• _Task statement_
In full and without alteration, give the listing again.

_ _ _ _ _ _ _

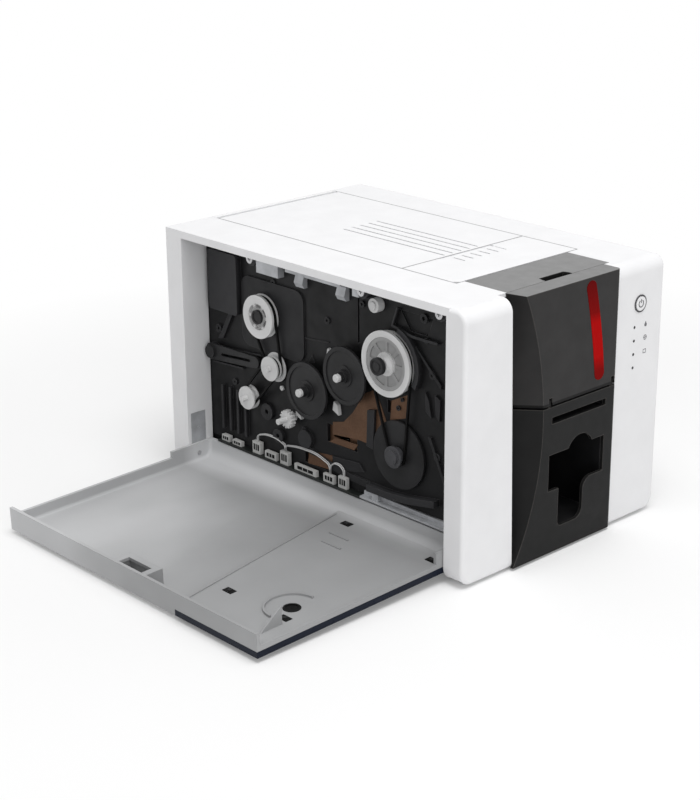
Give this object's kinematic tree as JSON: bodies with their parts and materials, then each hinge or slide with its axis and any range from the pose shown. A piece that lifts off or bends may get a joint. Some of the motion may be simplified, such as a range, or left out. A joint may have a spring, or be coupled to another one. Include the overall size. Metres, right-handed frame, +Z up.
{
  "type": "id card printer",
  "caption": "Desktop card printer with a white housing, a black front with a red level window, a side door open on its drive, a top lid and a feeder cover.",
  "frame": {"origin": "middle of the flat underside of the base, between the four feet, which reach 2 mm lower", "axes": "+Z up, -Y towards the front with the card slot, -X towards the side door"},
  "size_m": [0.3692, 0.3128, 0.195],
  "materials": {
    "white_shell": "satin white moulded housing",
    "door_inner": "light grey matt inner moulding",
    "dark_trim": "near black navy trim",
    "front_black": "dark charcoal satin plastic",
    "panel_black": "glossy black top panel",
    "window_red": "translucent red window",
    "frame_black": "black glass filled frame plastic",
    "wheel_white": "off white pulley plastic",
    "wheel_grey": "mid grey pulley plastic",
    "wheel_black": "black gear plastic",
    "belt_rubber": "black drive belt rubber",
    "steel": "bright steel pins and screws",
    "sheet_steel": "pale plated sheet",
    "copper": "brown coppery plate",
    "board_green": "dark circuit board",
    "connector_white": "pale connector housings",
    "lead_white": "thin white insulated leads",
    "roller_rubber": "dark roller rubber",
    "foot_rubber": "black rubber feet",
    "ring_grey": "dark grey ring",
    "lamp_dark": "small dark lamp lenses"
  },
  "bodies": {
    "frame": {"left_cover": "white_shell", "right_cover": "white_shell", "rear_panel": "white_shell", "rear_sockets": "frame_black", "base_tray": "white_shell", "feet": "foot_rubber", "lower_front_cover": "front_black", "output_box": "frame_black", "card_guide": "frame_black", "feeder_box": "frame_black", "front_frame": "front_black", "black_top_panel": "panel_black", "top_front_piece": "white_shell", "hinge_pins": "steel", "hinge_plate": "sheet_steel", "left_chassis_plate": "frame_black", "copper_plate": "copper", "right_chassis_plate": "frame_black", "cross_bars": "frame_black", "circuit_board": "board_green", "connectors": "connector_white", "leads": "lead_white", "sill_bracket": "sheet_steel", "top_brackets": "sheet_steel", "frame_screws": "steel", "drive_motor": "steel", "supply_belt": "belt_rubber", "lower_belt": "belt_rubber", "feed_belt": "belt_rubber", "disc_belt": "belt_rubber", "tensioner_arm": "wheel_black", "guide_cams": "wheel_white", "button_ring": "ring_grey", "status_lamps": "lamp_dark", "control_board": "board_green"},
    "side_door": {"side_door": "door_inner", "side_door_trim": "dark_trim"},
    "top_lid": {"top_lid": "white_shell", "lid_pin": "steel", "print_head": "frame_black"},
    "feeder_door": {"feeder_door": "front_black", "feeder_door_pins": "steel", "level_window": "window_red"},
    "power_button": {"power_button": "white_shell"},
    "supply_drive": {"supply_pulley": "wheel_white", "supply_hub": "wheel_black", "supply_spindle": "wheel_black"},
    "double_pulley": {"double_pulley": "wheel_white"},
    "lower_pulley": {"lower_pulley": "wheel_white"},
    "motor_gear": {"motor_gear": "wheel_white"},
    "first_disc": {"first_disc": "wheel_black", "first_shaft": "wheel_white", "platen_roller": "roller_rubber"},
    "second_disc": {"second_disc": "wheel_black", "second_shaft": "wheel_white", "take_up_spindle": "wheel_black"},
    "feed_wheel": {"feed_pulley": "wheel_grey", "feed_hub": "wheel_black"},
    "clutch_wheel": {"clutch_pulley": "ring_grey", "clutch_disc": "wheel_black"}
  },
  "joints": [
    {"name": "side_door_hinge", "type": "hinge", "parent": "frame", "child": "side_door", "pos_m": [-0.0945, 0, 0.014], "axis": [0, 1, 0], "range_deg": [0, 91.5]},
    {"name": "top_lid_hinge", "type": "hinge", "parent": "frame", "child": "top_lid", "pos_m": [0.005, 0.1465, 0.1895], "axis": [-1, 0, 0], "range_deg": [0, 80]},
    {"name": "feeder_door_hinge", "type": "hinge", "parent": "frame", "child": "feeder_door", "pos_m": [0.01, -0.1545, 0.11361], "axis": [1, 0, 0], "range_deg": [0, 75]},
    {"name": "power_button_press", "type": "slide", "parent": "frame", "child": "power_button", "axis": [0, 1, 0], "range_m": [0, 0.001], "stiffness_N_per_m": 400},
    {"name": "supply_drive_turn", "type": "hinge", "parent": "frame", "child": "supply_drive", "pos_m": [-0.082, 0.0695, 0.1374], "axis": [1, 0, 0], "continuous": true},
    {"name": "double_pulley_turn", "type": "hinge", "parent": "frame", "child": "double_pulley", "pos_m": [-0.082, 0.0566, 0.1004], "axis": [1, 0, 0], "continuous": true},
    {"name": "lower_pulley_turn", "type": "hinge", "parent": "frame", "child": "lower_pulley", "pos_m": [-0.082, 0.0839, 0.0707], "axis": [1, 0, 0], "continuous": true},
    {"name": "motor_gear_turn", "type": "hinge", "parent": "frame", "child": "motor_gear", "pos_m": [-0.082, 0.0397, 0.065], "axis": [1, 0, 0], "continuous": true},
    {"name": "first_disc_turn", "type": "hinge", "parent": "frame", "child": "first_disc", "pos_m": [-0.082, 0.0172, 0.09301], "axis": [1, 0, 0], "continuous": true},
    {"name": "second_disc_turn", "type": "hinge", "parent": "frame", "child": "second_disc", "pos_m": [-0.082, -0.023, 0.11431], "axis": [1, 0, 0], "continuous": true},
    {"name": "feed_wheel_turn", "type": "hinge", "parent": "frame", "child": "feed_wheel", "pos_m": [-0.082, -0.0645, 0.13321], "axis": [1, 0, 0], "continuous": true},
    {"name": "clutch_wheel_turn", "type": "hinge", "parent": "frame", "child": "clutch_wheel", "pos_m": [-0.082, -0.0722, 0.0669], "axis": [1, 0, 0], "continuous": true}
  ],
  "couplings": [
    {"joint": "double_pulley_turn", "follows": "supply_drive_turn", "ratio": 2.0769},
    {"joint": "lower_pulley_turn", "follows": "supply_drive_turn", "ratio": 2.25},
    {"joint": "clutch_wheel_turn", "follows": "feed_wheel_turn", "ratio": 3.2258},
    {"joint": "second_disc_turn", "follows": "first_disc_turn", "ratio": 1}
  ]
}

_ _ _ _ _ _ _

• _Task response_
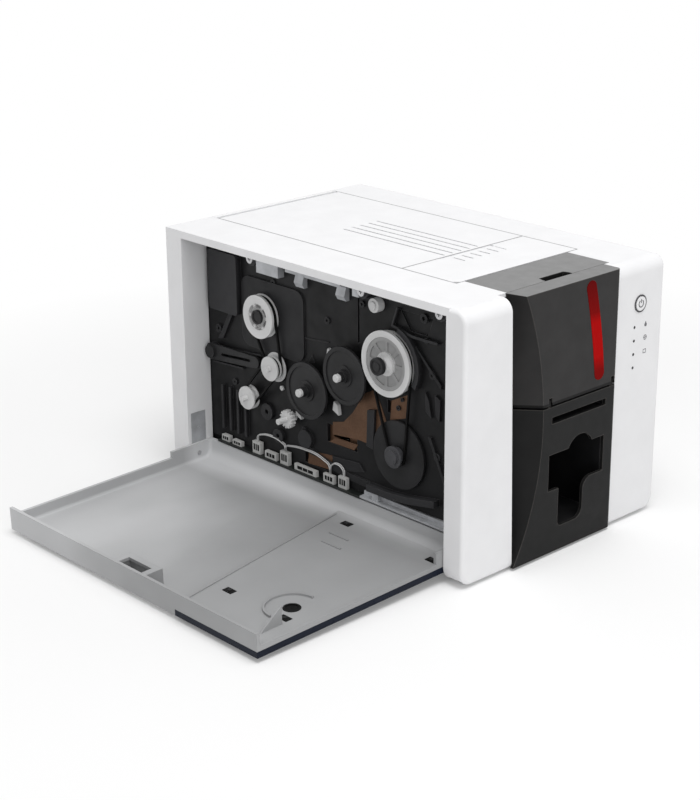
Give this object's kinematic tree as JSON: bodies with their parts and materials, then each hinge or slide with its axis and any range from the pose shown. A piece that lifts off or bends may get a joint. Some of the motion may be simplified, such as a range, or left out. A joint may have a spring, or be coupled to another one. Include the overall size. Metres, right-handed frame, +Z up.
{
  "type": "id card printer",
  "caption": "Desktop card printer with a white housing, a black front with a red level window, a side door open on its drive, a top lid and a feeder cover.",
  "frame": {"origin": "middle of the flat underside of the base, between the four feet, which reach 2 mm lower", "axes": "+Z up, -Y towards the front with the card slot, -X towards the side door"},
  "size_m": [0.3692, 0.3128, 0.195],
  "materials": {
    "white_shell": "satin white moulded housing",
    "door_inner": "light grey matt inner moulding",
    "dark_trim": "near black navy trim",
    "front_black": "dark charcoal satin plastic",
    "panel_black": "glossy black top panel",
    "window_red": "translucent red window",
    "frame_black": "black glass filled frame plastic",
    "wheel_white": "off white pulley plastic",
    "wheel_grey": "mid grey pulley plastic",
    "wheel_black": "black gear plastic",
    "belt_rubber": "black drive belt rubber",
    "steel": "bright steel pins and screws",
    "sheet_steel": "pale plated sheet",
    "copper": "brown coppery plate",
    "board_green": "dark circuit board",
    "connector_white": "pale connector housings",
    "lead_white": "thin white insulated leads",
    "roller_rubber": "dark roller rubber",
    "foot_rubber": "black rubber feet",
    "ring_grey": "dark grey ring",
    "lamp_dark": "small dark lamp lenses"
  },
  "bodies": {
    "frame": {"left_cover": "white_shell", "right_cover": "white_shell", "rear_panel": "white_shell", "rear_sockets": "frame_black", "base_tray": "white_shell", "feet": "foot_rubber", "lower_front_cover": "front_black", "output_box": "frame_black", "card_guide": "frame_black", "feeder_box": "frame_black", "front_frame": "front_black", "black_top_panel": "panel_black", "top_front_piece": "white_shell", "hinge_pins": "steel", "hinge_plate": "sheet_steel", "left_chassis_plate": "frame_black", "copper_plate": "copper", "right_chassis_plate": "frame_black", "cross_bars": "frame_black", "circuit_board": "board_green", "connectors": "connector_white", "leads": "lead_white", "sill_bracket": "sheet_steel", "top_brackets": "sheet_steel", "frame_screws": "steel", "drive_motor": "steel", "supply_belt": "belt_rubber", "lower_belt": "belt_rubber", "feed_belt": "belt_rubber", "disc_belt": "belt_rubber", "tensioner_arm": "wheel_black", "guide_cams": "wheel_white", "button_ring": "ring_grey", "status_lamps": "lamp_dark", "control_board": "board_green"},
    "side_door": {"side_door": "door_inner", "side_door_trim": "dark_trim"},
    "top_lid": {"top_lid": "white_shell", "lid_pin": "steel", "print_head": "frame_black"},
    "feeder_door": {"feeder_door": "front_black", "feeder_door_pins": "steel", "level_window": "window_red"},
    "power_button": {"power_button": "white_shell"},
    "supply_drive": {"supply_pulley": "wheel_white", "supply_hub": "wheel_black", "supply_spindle": "wheel_black"},
    "double_pulley": {"double_pulley": "wheel_white"},
    "lower_pulley": {"lower_pulley": "wheel_white"},
    "motor_gear": {"motor_gear": "wheel_white"},
    "first_disc": {"first_disc": "wheel_black", "first_shaft": "wheel_white", "platen_roller": "roller_rubber"},
    "second_disc": {"second_disc": "wheel_black", "second_shaft": "wheel_white", "take_up_spindle": "wheel_black"},
    "feed_wheel": {"feed_pulley": "wheel_grey", "feed_hub": "wheel_black"},
    "clutch_wheel": {"clutch_pulley": "ring_grey", "clutch_disc": "wheel_black"}
  },
  "joints": [
    {"name": "side_door_hinge", "type": "hinge", "parent": "frame", "child": "side_door", "pos_m": [-0.0945, 0, 0.014], "axis": [0, 1, 0], "range_deg": [0, 91.5]},
    {"name": "top_lid_hinge", "type": "hinge", "parent": "frame", "child": "top_lid", "pos_m": [0.005, 0.1465, 0.1895], "axis": [-1, 0, 0], "range_deg": [0, 80]},
    {"name": "feeder_door_hinge", "type": "hinge", "parent": "frame", "child": "feeder_door", "pos_m": [0.01, -0.1545, 0.11361], "axis": [1, 0, 0], "range_deg": [0, 75]},
    {"name": "power_button_press", "type": "slide", "parent": "frame", "child": "power_button", "axis": [0, 1, 0], "range_m": [0, 0.001], "stiffness_N_per_m": 400},
    {"name": "supply_drive_turn", "type": "hinge", "parent": "frame", "child": "supply_drive", "pos_m": [-0.082, 0.0695, 0.1374], "axis": [1, 0, 0], "continuous": true},
    {"name": "double_pulley_turn", "type": "hinge", "parent": "frame", "child": "double_pulley", "pos_m": [-0.082, 0.0566, 0.1004], "axis": [1, 0, 0], "continuous": true},
    {"name": "lower_pulley_turn", "type": "hinge", "parent": "frame", "child": "lower_pulley", "pos_m": [-0.082, 0.0839, 0.0707], "axis": [1, 0, 0], "continuous": true},
    {"name": "motor_gear_turn", "type": "hinge", "parent": "frame", "child": "motor_gear", "pos_m": [-0.082, 0.0397, 0.065], "axis": [1, 0, 0], "continuous": true},
    {"name": "first_disc_turn", "type": "hinge", "parent": "frame", "child": "first_disc", "pos_m": [-0.082, 0.0172, 0.09301], "axis": [1, 0, 0], "continuous": true},
    {"name": "second_disc_turn", "type": "hinge", "parent": "frame", "child": "second_disc", "pos_m": [-0.082, -0.023, 0.11431], "axis": [1, 0, 0], "continuous": true},
    {"name": "feed_wheel_turn", "type": "hinge", "parent": "frame", "child": "feed_wheel", "pos_m": [-0.082, -0.0645, 0.13321], "axis": [1, 0, 0], "continuous": true},
    {"name": "clutch_wheel_turn", "type": "hinge", "parent": "frame", "child": "clutch_wheel", "pos_m": [-0.082, -0.0722, 0.0669], "axis": [1, 0, 0], "continuous": true}
  ],
  "couplings": [
    {"joint": "double_pulley_turn", "follows": "supply_drive_turn", "ratio": 2.0769},
    {"joint": "lower_pulley_turn", "follows": "supply_drive_turn", "ratio": 2.25},
    {"joint": "clutch_wheel_turn", "follows": "feed_wheel_turn", "ratio": 3.2258},
    {"joint": "second_disc_turn", "follows": "first_disc_turn", "ratio": 1}
  ]
}